Downloading and restructuring the dataset in a folder 'flowers' as defined here:
import os
print('Root dir exists: {}'.format(os.path.isdir('flowers')))
print('Train dir exists: {}'.format(
os.path.isdir(os.path.join('flowers', 'train'))))
print('Validation dir exists: {}'.format(
os.path.isdir(os.path.join('flowers', 'val'))))
Root dir exists: True Train dir exists: True Validation dir exists: True
To serve images to our model during training we will use a python Generator. Given that our images are structured as previously stated, a folder with the training set and a folder with the validation set, both with subfolders for each category of flowers, we can use a prebuilt keras generator called ImageDataGenerator. The generator acts as a list and serves what is known as batches of tuples, where the first element of the tuple contains the images and of the batch and the second element contains the corresponding labels.
from keras.preprocessing.image import ImageDataGenerator
generator = ImageDataGenerator()
batches = generator.flow_from_directory('flowers/train', batch_size=4)
batches
Found 1105 images belonging to 17 classes.
<keras_preprocessing.image.directory_iterator.DirectoryIterator at 0x11360a470>
At this point it is usually a good idea to do a sanity check. This typically includes verifying that our images are served on the correct format, and that the images and labels are still correctly matched. We can first fetch the reverse encoding of the generator to be able to decode the onehot encoded labels given in the batches
indices = batches.class_indices
labels = [None] * 17
for key in indices:
labels[indices[key]] = key
labels
['bluebell', 'buttercup', 'colts_foot', 'cowslip', 'crocus', 'daffodil', 'daisy', 'dandelion', 'fritillary', 'iris', 'lily_valley', 'pansy', 'snowdrop', 'sunflower', 'tigerlily', 'tulip', 'windflower']

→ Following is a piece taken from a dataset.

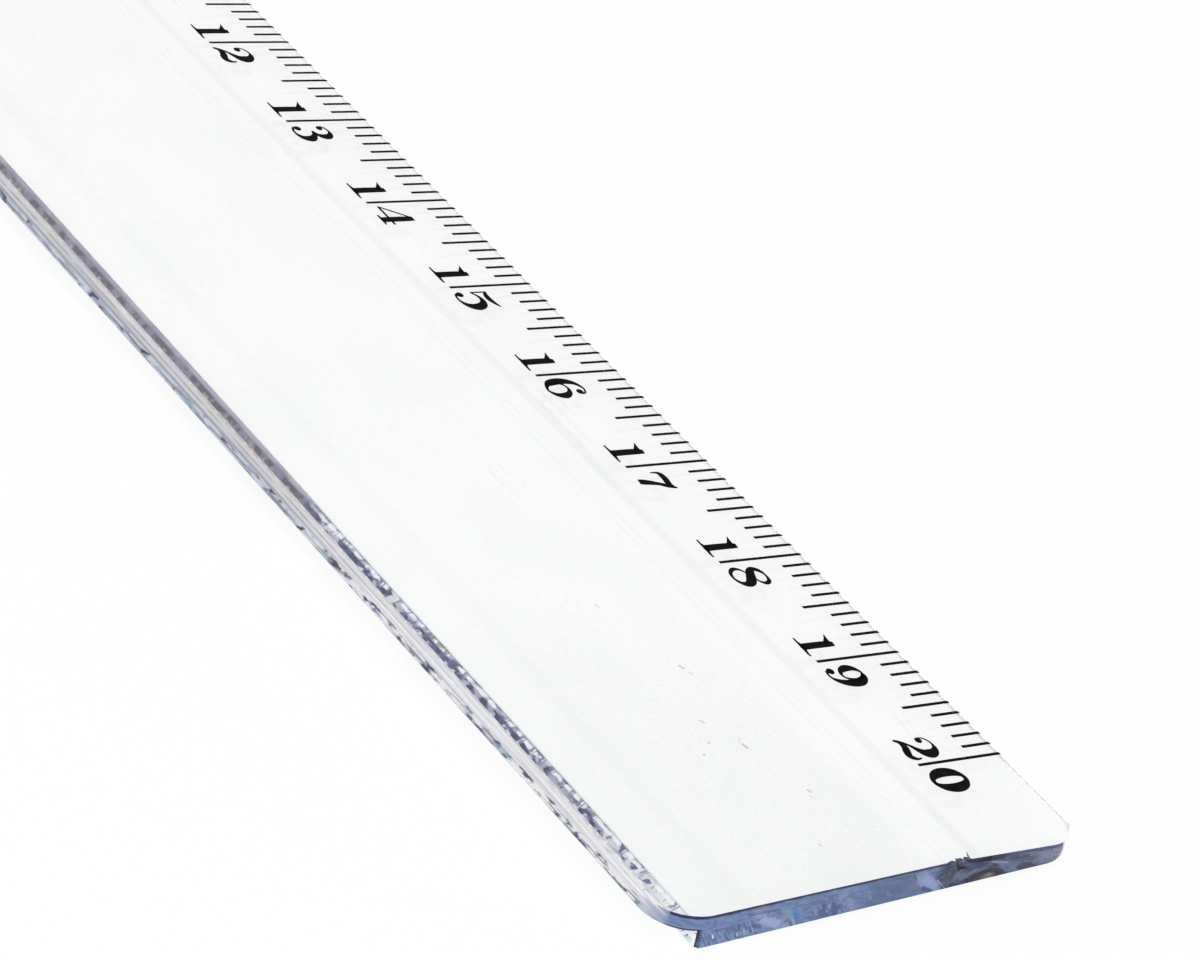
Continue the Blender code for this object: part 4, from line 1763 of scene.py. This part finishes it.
@dataclass(frozen=True)
class Studio:
    """The white table, the soft light and the camera.

    `right`, `up` and `back` are the camera's axes. Its place `eye` and the table's sizes are in
    millimetres, the lamp's place and size and the camera's `clip` in metres.
    """

    lens: float = 142.937
    sensor_width: float = 36.0
    clip: tuple[float, float] = (0.01, 20.0)
    eye: tuple[float, float, float] = (243.08, -175.27, 153.12)
    right: tuple[float, float, float] = (0.5636526, 0.7744778, 0.2871932)
    up: tuple[float, float, float] = (-0.5791766, 0.1226626, 0.8059208)
    back: tuple[float, float, float] = (0.5889399, -0.6205949, 0.5176985)
    surround: float = 0.5
    lamp_size: float = 1.6
    lamp_power: float = 12.0
    lamp_place: tuple[float, float, float] = (0.25, -0.3, 0.9)
    table_white: Colour = (0.92, 0.92, 0.92)
    table_glow: float = 0.87
    table_size: float = 900.0
    table_drop: float = 0.01

    def camera(self) -> None:
        """Stand the camera where the photograph was taken from."""
        data = bpy.data.cameras.new("camera")
        data.lens = self.lens
        data.sensor_width = self.sensor_width
        data.sensor_fit = "HORIZONTAL"
        data.clip_start, data.clip_end = self.clip
        camera = bpy.data.objects.new("camera", data)
        turn = Matrix((self.right, self.up, self.back)).transposed().to_4x4()
        camera.matrix_world = Matrix.Translation(Vector(self.eye) * MM) @ turn
        bpy.context.scene.collection.objects.link(camera)
        bpy.context.scene.camera = camera

    def world(self) -> None:
        """Soft even light from all round, white to the camera and in what mirrors it."""
        world = bpy.data.worlds.new("studio")
        bench = Bench(world)
        seen = bench.rays(*VIEWING_RAYS)
        strength = seen * (1.0 - self.surround) + self.surround
        back = bench.node("ShaderNodeBackground", None, {"Strength": strength}).outputs[0]
        bench.node("ShaderNodeOutputWorld", None, {"Surface": back})
        bpy.context.scene.world = world

    def lamp(self) -> None:
        """One broad soft lamp above the table."""
        data = bpy.data.lights.new("soft_lamp", "AREA")
        data.shape = "RECTANGLE"
        data.size = self.lamp_size
        data.size_y = self.lamp_size
        data.energy = self.lamp_power
        lamp = bpy.data.objects.new("soft_lamp", data)
        lamp.location = self.lamp_place
        lamp.visible_camera = False
        lamp.visible_glossy = False
        lamp.visible_transmission = False
        lamp.rotation_euler = (-lamp.location).to_track_quat("-Z", "Y").to_euler()
        bpy.context.scene.collection.objects.link(lamp)

    def table(self) -> bpy.types.Object:
        """The white table: one square under the ruler, a hair below it.

        Returns:
            The table.
        """
        bench = Bench.material("white_table")
        seen = bench.rays(*VIEWING_RAYS)
        paper = bench.node("ShaderNodeBsdfDiffuse", None, {"Color": self.table_white}).outputs[0]
        glow = bench.node("ShaderNodeEmission", None, {"Strength": 1.0}).outputs[0]
        material = bench.close(bench.blend(seen * self.table_glow, paper, glow))
        size = self.table_size
        plan = np.array([(-size, -size), (size, -size), (size, size), (-size, size)])
        points = np.concatenate((plan, np.full((4, 1), -self.table_drop)), axis=1)
        table = make_piece("table", points, [np.array([[0, 1, 2, 3]])], [material])
        return table

    def build(self) -> None:
        """Set the whole studio up."""
        self.camera()
        self.world()
        self.lamp()
        self.table()
        bpy.context.scene.view_settings.view_transform = "Standard"


@dataclass(frozen=True)
class Ruler:
    """The whole ruler: the clear moulding and everything that is printed on it."""

    skin: PolishedSkin = PolishedSkin()
    rim: CutRim = CutRim()
    foot: SteppedFoot = SteppedFoot()
    torn: TornPlastic = TornPlastic()
    foil: BlackFoil = BlackFoil()

    def dress_foil_nodes(self, finish: bpy.types.Material) -> None:
        """Give the model's own foil strips their finish.

        Args:
            finish: the foil's material.
        """
        for name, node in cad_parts.items():
            if name != "ruler_blade":
                for slot in node.material_slots:
                    slot.material = finish
                LOG.info("%s: dressed", name)

    def build(self) -> None:
        """Make every piece and report it."""
        finishes = [self.skin.dress(), self.rim.dress(), self.foot.dress()]
        foil = self.foil.dress()
        pieces = [ClearBlade().build(finishes), EdgeBurr().build(self.torn.dress())]
        pieces += MillimetreLines().build(foil)
        pieces += Numerals().build(foil)
        self.dress_foil_nodes(foil)
        for piece in pieces:
            LOG.info("%s: %d faces", piece.name, len(piece.data.polygons))


def main() -> None:
    """Set up the studio, build the ruler and log each piece's face count."""
    logging.basicConfig(level=logging.INFO, format="%(message)s")
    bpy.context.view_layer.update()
    Studio().build()
    Ruler().build()


if __name__ == "__main__":
    main()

We can then use matplotlib to visualize the first batch
%matplotlib inline
import matplotlib.pyplot as plt
import numpy as np
for X, y in batches:
fig, ax = plt.subplots(1, 4, figsize=(10, 10))
for i in range(len(X)):
img = X[i].astype(np.uint8)
label = labels[np.argmax(y[i])]
ax[i].imshow(img)
ax[i].set_title(label)
ax[i].set_xticks([])
ax[i].set_yticks([])
plt.show()
break # We only need the first batch
Once we know our dataset is being served correctly we can start setting up the base model that will be the core of our flower classification model. As previously mentioned this will be a model called VGG19, a small model which yields relatively good results. Like the generator, this also exists as a prebuilt module in Keras, namely in the applications-module.
from keras.applications.vgg19 import VGG19
When initializing the model we need to specify that we want to use the weights trained on ImageNet, that we want the entire model including top layers, and we also specify the image size we are going to use for verbosity.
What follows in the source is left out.